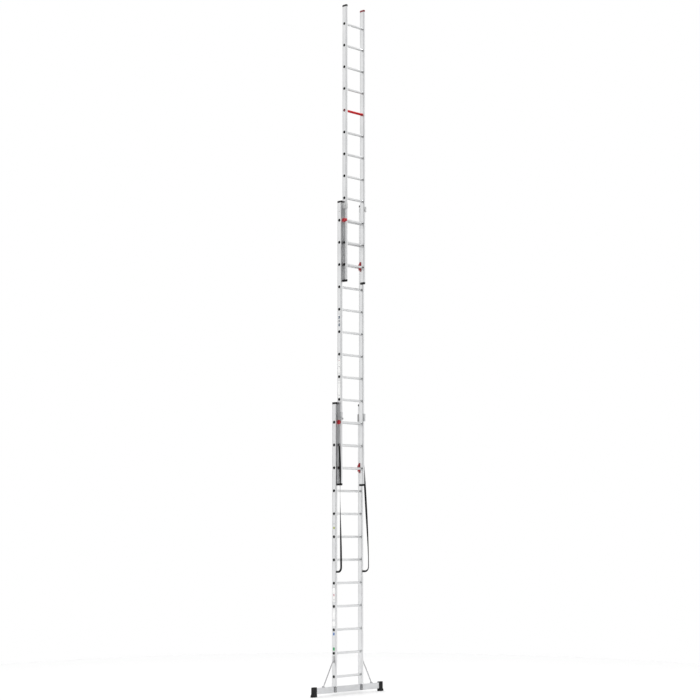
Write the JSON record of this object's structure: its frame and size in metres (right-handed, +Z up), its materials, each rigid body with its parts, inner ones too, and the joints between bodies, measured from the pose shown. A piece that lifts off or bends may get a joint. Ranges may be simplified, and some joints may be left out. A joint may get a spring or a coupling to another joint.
{
  "type": "extension ladder",
  "caption": "Aluminium extension ladder in sliding sections with a stabiliser crossbar, rubber feet, red rung hooks and black spread straps, shown fully pulled out.",
  "frame": {"origin": "bottom centre of the whole ladder, on the floor under the middle of the rungs and halfway through its depth", "axes": "+Z up along the stiles, +X across the ladder to the climber's right, +Y away from the climber, towards the wall"},
  "size_m": [1.244, 0.183, 8.59],
  "materials": {
    "stile_aluminium": "mill finish, satin",
    "rung_aluminium": "mill finish, ribbed",
    "red_rung": "powder coated, satin",
    "cast_guide": "as cast, matt",
    "red_fitting": "moulded, satin",
    "foot_rubber": "matt",
    "strap_webbing": "woven"
  },
  "bodies": {
    "bottom_section": {"left_bottom_stile": "stile_aluminium", "right_bottom_stile": "stile_aluminium", "bottom_rung_01": "rung_aluminium", "bottom_rung_02": "rung_aluminium", "bottom_rung_03": "rung_aluminium", "bottom_rung_04": "rung_aluminium", "bottom_rung_05": "rung_aluminium", "bottom_rung_06": "rung_aluminium", "bottom_rung_07": "rung_aluminium", "bottom_rung_08": "rung_aluminium", "bottom_rung_09": "rung_aluminium", "bottom_rung_10": "rung_aluminium", "bottom_rung_11": "rung_aluminium", "bottom_rung_12": "rung_aluminium", "crossbar": "stile_aluminium", "left_foot": "foot_rubber", "right_foot": "foot_rubber", "left_strut": "stile_aluminium", "right_strut": "stile_aluminium", "left_bottom_guide": "cast_guide", "right_bottom_guide": "cast_guide", "left_strap": "strap_webbing", "right_strap": "strap_webbing"},
    "middle_section": {"left_middle_stile": "stile_aluminium", "right_middle_stile": "stile_aluminium", "middle_rung_01": "rung_aluminium", "middle_rung_02": "rung_aluminium", "middle_rung_03": "rung_aluminium", "middle_rung_04": "rung_aluminium", "middle_rung_05": "rung_aluminium", "middle_rung_06": "rung_aluminium", "middle_rung_07": "rung_aluminium", "middle_rung_08": "rung_aluminium", "middle_rung_09": "rung_aluminium", "middle_rung_10": "rung_aluminium", "middle_rung_11": "rung_aluminium", "middle_rung_12": "rung_aluminium", "middle_stop_rod": "red_fitting", "left_middle_guide": "cast_guide", "right_middle_guide": "cast_guide"},
    "top_section": {"left_top_stile": "stile_aluminium", "right_top_stile": "stile_aluminium", "top_rung_01": "rung_aluminium", "top_rung_02": "rung_aluminium", "top_rung_03": "rung_aluminium", "top_rung_04": "rung_aluminium", "top_rung_05": "rung_aluminium", "top_rung_06": "rung_aluminium", "top_rung_07": "rung_aluminium", "top_rung_08": "red_rung", "top_rung_09": "rung_aluminium", "top_rung_10": "rung_aluminium", "top_rung_11": "rung_aluminium", "top_rung_12": "rung_aluminium", "top_stop_rod": "red_fitting"},
    "left_middle_hook": {"left_middle_hook": "red_fitting"},
    "right_middle_hook": {"right_middle_hook": "red_fitting"},
    "left_top_hook": {"left_top_hook": "red_fitting"},
    "right_top_hook": {"right_top_hook": "red_fitting"}
  },
  "joints": [
    {"name": "middle_slide", "type": "slide", "parent": "bottom_section", "child": "middle_section", "axis": [0, 0, 1], "range_m": [-2.52, 0], "deforming": ["left_strap", "right_strap"]},
    {"name": "top_slide", "type": "slide", "parent": "middle_section", "child": "top_section", "axis": [0, 0, 1], "range_m": [-2.52, 0]},
    {"name": "left_middle_hook_pivot", "type": "hinge", "parent": "middle_section", "child": "left_middle_hook", "pos_m": [-0.175, 0.0295, 2.7], "axis": [1, 0, 0], "range_deg": [0, 16]},
    {"name": "right_middle_hook_pivot", "type": "hinge", "parent": "middle_section", "child": "right_middle_hook", "pos_m": [0.175, 0.0295, 2.7], "axis": [1, 0, 0], "range_deg": [0, 16]},
    {"name": "left_top_hook_pivot", "type": "hinge", "parent": "top_section", "child": "left_top_hook", "pos_m": [-0.1405, -0.0235, 5.22], "axis": [1, 0, 0], "range_deg": [0, 16]},
    {"name": "right_top_hook_pivot", "type": "hinge", "parent": "top_section", "child": "right_top_hook", "pos_m": [0.1405, -0.0235, 5.22], "axis": [1, 0, 0], "range_deg": [0, 16]}
  ]
}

*What you should do*
Copy out all of the data exactly, leaving nothing out.

*Written response*
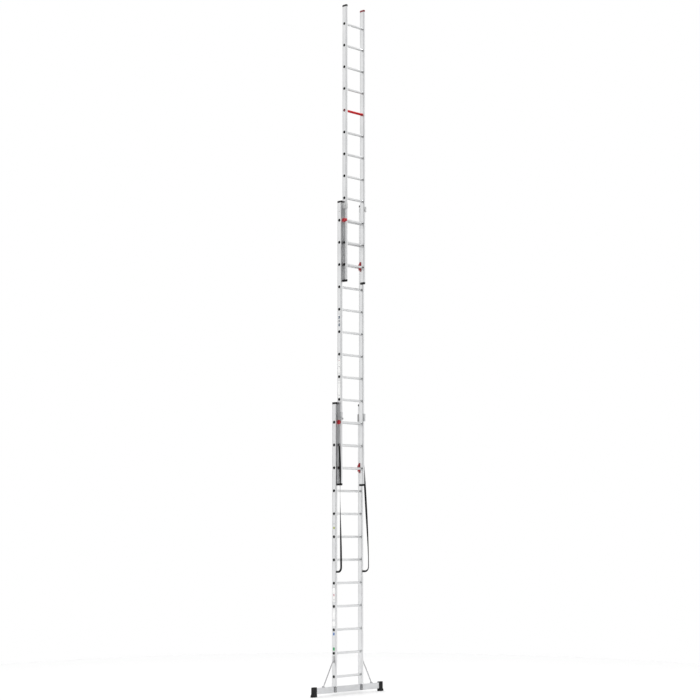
Write the JSON record of this object's structure: its frame and size in metres (right-handed, +Z up), its materials, each rigid body with its parts, inner ones too, and the joints between bodies, measured from the pose shown. A piece that lifts off or bends may get a joint. Ranges may be simplified, and some joints may be left out. A joint may get a spring or a coupling to another joint.
{
  "type": "extension ladder",
  "caption": "Aluminium extension ladder in sliding sections with a stabiliser crossbar, rubber feet, red rung hooks and black spread straps, shown fully pulled out.",
  "frame": {"origin": "bottom centre of the whole ladder, on the floor under the middle of the rungs and halfway through its depth", "axes": "+Z up along the stiles, +X across the ladder to the climber's right, +Y away from the climber, towards the wall"},
  "size_m": [1.244, 0.183, 8.59],
  "materials": {
    "stile_aluminium": "mill finish, satin",
    "rung_aluminium": "mill finish, ribbed",
    "red_rung": "powder coated, satin",
    "cast_guide": "as cast, matt",
    "red_fitting": "moulded, satin",
    "foot_rubber": "matt",
    "strap_webbing": "woven"
  },
  "bodies": {
    "bottom_section": {"left_bottom_stile": "stile_aluminium", "right_bottom_stile": "stile_aluminium", "bottom_rung_01": "rung_aluminium", "bottom_rung_02": "rung_aluminium", "bottom_rung_03": "rung_aluminium", "bottom_rung_04": "rung_aluminium", "bottom_rung_05": "rung_aluminium", "bottom_rung_06": "rung_aluminium", "bottom_rung_07": "rung_aluminium", "bottom_rung_08": "rung_aluminium", "bottom_rung_09": "rung_aluminium", "bottom_rung_10": "rung_aluminium", "bottom_rung_11": "rung_aluminium", "bottom_rung_12": "rung_aluminium", "crossbar": "stile_aluminium", "left_foot": "foot_rubber", "right_foot": "foot_rubber", "left_strut": "stile_aluminium", "right_strut": "stile_aluminium", "left_bottom_guide": "cast_guide", "right_bottom_guide": "cast_guide", "left_strap": "strap_webbing", "right_strap": "strap_webbing"},
    "middle_section": {"left_middle_stile": "stile_aluminium", "right_middle_stile": "stile_aluminium", "middle_rung_01": "rung_aluminium", "middle_rung_02": "rung_aluminium", "middle_rung_03": "rung_aluminium", "middle_rung_04": "rung_aluminium", "middle_rung_05": "rung_aluminium", "middle_rung_06": "rung_aluminium", "middle_rung_07": "rung_aluminium", "middle_rung_08": "rung_aluminium", "middle_rung_09": "rung_aluminium", "middle_rung_10": "rung_aluminium", "middle_rung_11": "rung_aluminium", "middle_rung_12": "rung_aluminium", "middle_stop_rod": "red_fitting", "left_middle_guide": "cast_guide", "right_middle_guide": "cast_guide"},
    "top_section": {"left_top_stile": "stile_aluminium", "right_top_stile": "stile_aluminium", "top_rung_01": "rung_aluminium", "top_rung_02": "rung_aluminium", "top_rung_03": "rung_aluminium", "top_rung_04": "rung_aluminium", "top_rung_05": "rung_aluminium", "top_rung_06": "rung_aluminium", "top_rung_07": "rung_aluminium", "top_rung_08": "red_rung", "top_rung_09": "rung_aluminium", "top_rung_10": "rung_aluminium", "top_rung_11": "rung_aluminium", "top_rung_12": "rung_aluminium", "top_stop_rod": "red_fitting"},
    "left_middle_hook": {"left_middle_hook": "red_fitting"},
    "right_middle_hook": {"right_middle_hook": "red_fitting"},
    "left_top_hook": {"left_top_hook": "red_fitting"},
    "right_top_hook": {"right_top_hook": "red_fitting"}
  },
  "joints": [
    {"name": "middle_slide", "type": "slide", "parent": "bottom_section", "child": "middle_section", "axis": [0, 0, 1], "range_m": [-2.52, 0], "deforming": ["left_strap", "right_strap"]},
    {"name": "top_slide", "type": "slide", "parent": "middle_section", "child": "top_section", "axis": [0, 0, 1], "range_m": [-2.52, 0]},
    {"name": "left_middle_hook_pivot", "type": "hinge", "parent": "middle_section", "child": "left_middle_hook", "pos_m": [-0.175, 0.0295, 2.7], "axis": [1, 0, 0], "range_deg": [0, 16]},
    {"name": "right_middle_hook_pivot", "type": "hinge", "parent": "middle_section", "child": "right_middle_hook", "pos_m": [0.175, 0.0295, 2.7], "axis": [1, 0, 0], "range_deg": [0, 16]},
    {"name": "left_top_hook_pivot", "type": "hinge", "parent": "top_section", "child": "left_top_hook", "pos_m": [-0.1405, -0.0235, 5.22], "axis": [1, 0, 0], "range_deg": [0, 16]},
    {"name": "right_top_hook_pivot", "type": "hinge", "parent": "top_section", "child": "right_top_hook", "pos_m": [0.1405, -0.0235, 5.22], "axis": [1, 0, 0], "range_deg": [0, 16]}
  ]
}